Há verba para pesquisas, mas não para manter e ampliar as instalações
ESTAÇÃO COMANDANTE FERRAZ – A missão de pesquisa deste verão foi a menor já enviada à Estação Comandante Ferraz. O motivo é a escassez de recursos para a logística, a cargo da Marinha. A maior parte dos pesquisadores foi embora até a semana passada, quando normalmente a missão acaba em março.
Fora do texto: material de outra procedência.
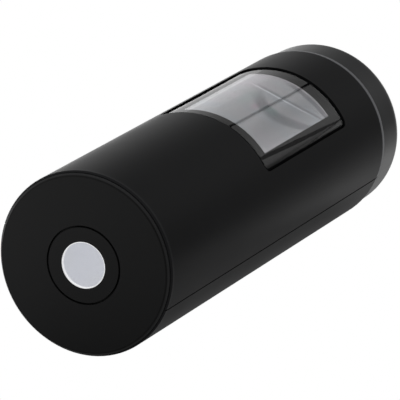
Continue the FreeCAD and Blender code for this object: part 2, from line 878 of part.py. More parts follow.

Houve equipes, como a do coordenador de pesquisas do Programa Antártico, Jefferson Simões, com 30 integrantes, que não puderam ir, por falta de transporte. Não havia motos de neve, trenós e outros equipamentos. A previsão é a de que eles sejam comprados este ano e a equipe possa ir completa em novembro. As operações do navio Ary Rongel, que transporta os pesquisadores na Antártida, estão limitadas por falta de recursos para manutenção e combustível.
“Está faltando muito”, reconhece o almirante Roberto de Guimarães Carvalho, comandante da Marinha. A escassez de verbas afeta também a manutenção dos módulos da estação. “Só estamos fazendo manutenção corretiva”, diz o capitão-de-fragata Luizandro Souza, que assume este mês a chefia da estação.
O orçamento anual para logística é de R$ 1,45 milhão. Não sobra dinheiro para manutenção preventiva, que custaria outros R$ 800 mil ao ano.
Ironicamente, a falta de recursos para a logística coincide com um momento de vacas gordas para a pesquisa, graças a um convênio entre o Ministério do Meio Ambiente, que entra com R$ 2,5 milhões, e o Conselho Nacional de Desenvolvimento Científico e Tecnológico (CNPq), com R$ 1,5 milhão. “Quando temos dinheiro para uma coisa, falta para a outra”, lamenta Simões.
De acordo com ele, o Brasil precisaria investir mais em seu Programa Antártico para avançar para dentro do continente, com uma segunda estação. Situada no Arquipélago de Shetland do Sul, a Comandante Ferraz fica a 3.100 quilômetros do Pólo Sul.
“Estamos na periferia da Antártida”, observa Simões, da Universidade Federal do Rio Grande do Sul. Várias pesquisas importantes são feitas nos arquipélagos e na costa, que é onde se concentra a vida da Antártida. A 50 quilômetros da costa, no continente, já não se encontram mais seres vivos.
Entretanto, há estudos tão ou mais importantes que só podem ser feitos ali. Entre eles, a própria medição do continente, para saber se ele está diminuindo de tamanho com o aquecimento global.
Também está no continente o que Simões chama de “a grande aventura da ciência”: o estudo dos lagos subglaciais, lâminas d’água de cerca de 500 metros, sob uma crosta de até 3.700 metros de gelo. Nessas águas, a temperaturas de cerca de 3ºC negativos, pode haver formas de vida ainda desconhecidas.
Das 36 estações permanentes na Antártida, apenas 9 estão na Ilha Rei George. A maioria – 24 – fica na Península Antártica. Apenas três – uma americana, uma russa e uma franco-alemã – foram montadas no continente.
O Brasil investe entre R$ 15 milhões e R$ 20 milhões ao ano em seu Programa Antártico. Os Estados Unidos lideram o ranking, com US$ 220 milhões, seguidos pela Grã-Bretanha, com US$ 32 milhões.
Mesmo China e Índia estão em melhor posição que o Brasil. A China tem duas estações, uma a 25 quilômetros da brasileira e a outra na península, onde a Índia mantém a sua. “Nosso País não é rico, mas tinha de almejar pelo menos o nível da Índia e da China”, opina Simões.
Todos os programas da Marinha têm sofrido cortes. Os recursos previstos para custeio da Marinha este ano são de R$ 880 milhões, quando o ideal, segundo o almirante Carvalho, seria R$ 1,5 bilhão. O ministro da Defesa recebeu a notícia do contingenciamento de verbas a caminho da Antártida, na quinta-feira. Em 2003, o orcamento aprovado de R$ 4,7 bilhões sofreu contingenciamento de R$ 1,3 bilhão. Para este ano, a previsão era de R$ 4,1 bilhões. “É preciso muita tenacidade para enfrentar momentos difíceis”, diz o ministro.